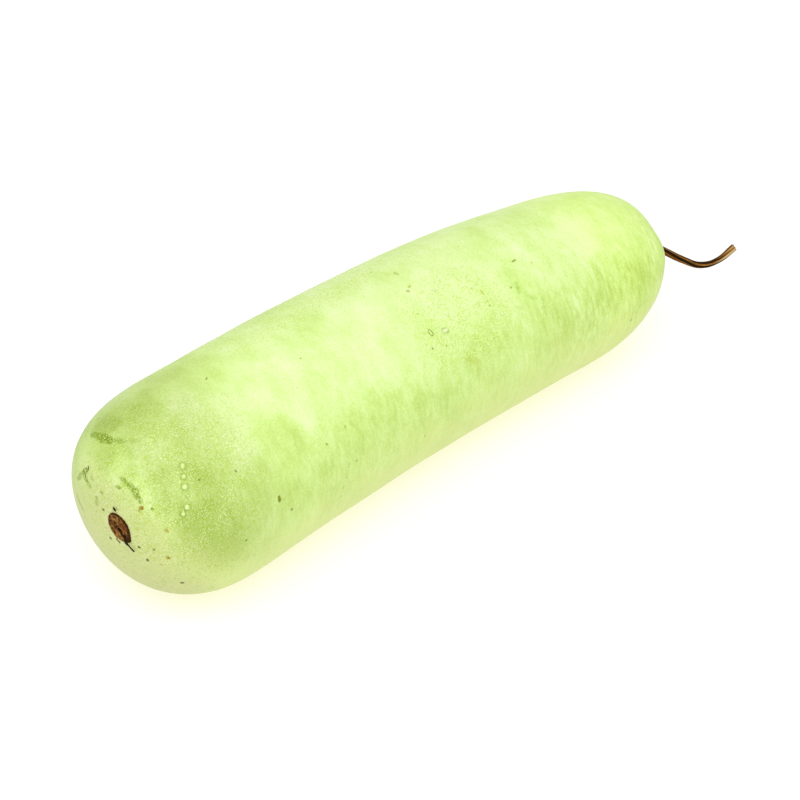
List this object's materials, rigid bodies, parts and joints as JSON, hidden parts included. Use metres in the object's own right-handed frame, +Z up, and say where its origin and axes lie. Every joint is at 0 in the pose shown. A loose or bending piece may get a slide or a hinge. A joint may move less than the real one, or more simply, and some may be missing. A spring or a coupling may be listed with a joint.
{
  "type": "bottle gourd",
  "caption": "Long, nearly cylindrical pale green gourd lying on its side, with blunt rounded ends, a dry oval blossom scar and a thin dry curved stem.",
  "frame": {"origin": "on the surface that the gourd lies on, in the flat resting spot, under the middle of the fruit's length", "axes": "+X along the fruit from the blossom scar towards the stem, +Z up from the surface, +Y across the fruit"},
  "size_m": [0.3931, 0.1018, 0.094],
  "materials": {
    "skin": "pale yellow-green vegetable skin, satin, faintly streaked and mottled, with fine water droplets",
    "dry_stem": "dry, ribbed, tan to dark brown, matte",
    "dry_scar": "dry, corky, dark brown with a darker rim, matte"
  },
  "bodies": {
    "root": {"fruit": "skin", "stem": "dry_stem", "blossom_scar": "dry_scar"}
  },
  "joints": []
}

● **Task requirements**
Give the complete listing a second time, exactly as it reads.

● **Response to this exercise**
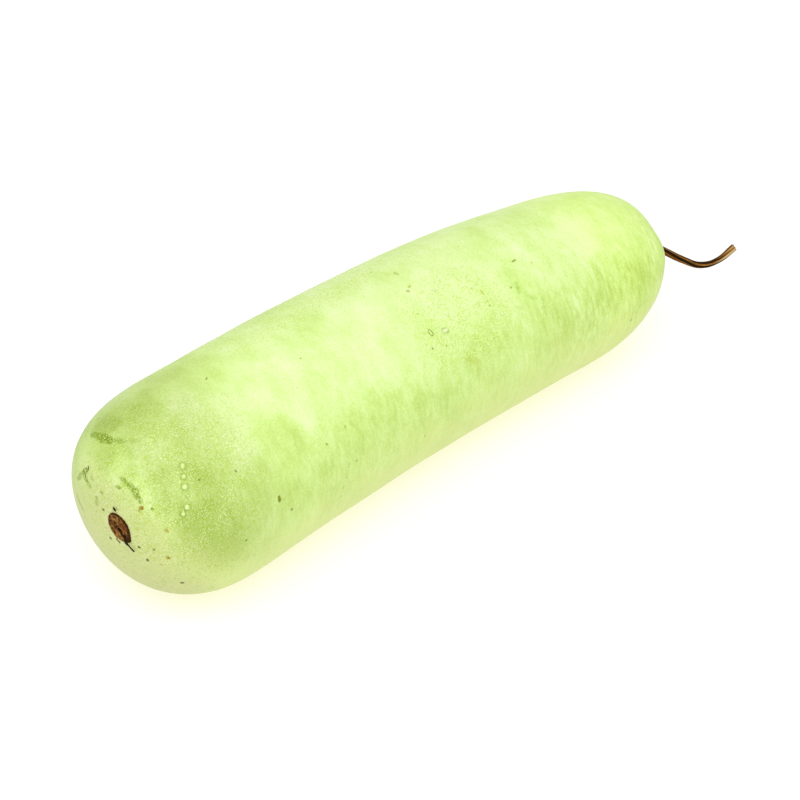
List this object's materials, rigid bodies, parts and joints as JSON, hidden parts included. Use metres in the object's own right-handed frame, +Z up, and say where its origin and axes lie. Every joint is at 0 in the pose shown. A loose or bending piece may get a slide or a hinge. A joint may move less than the real one, or more simply, and some may be missing. A spring or a coupling may be listed with a joint.
{
  "type": "bottle gourd",
  "caption": "Long, nearly cylindrical pale green gourd lying on its side, with blunt rounded ends, a dry oval blossom scar and a thin dry curved stem.",
  "frame": {"origin": "on the surface that the gourd lies on, in the flat resting spot, under the middle of the fruit's length", "axes": "+X along the fruit from the blossom scar towards the stem, +Z up from the surface, +Y across the fruit"},
  "size_m": [0.3931, 0.1018, 0.094],
  "materials": {
    "skin": "pale yellow-green vegetable skin, satin, faintly streaked and mottled, with fine water droplets",
    "dry_stem": "dry, ribbed, tan to dark brown, matte",
    "dry_scar": "dry, corky, dark brown with a darker rim, matte"
  },
  "bodies": {
    "root": {"fruit": "skin", "stem": "dry_stem", "blossom_scar": "dry_scar"}
  },
  "joints": []
}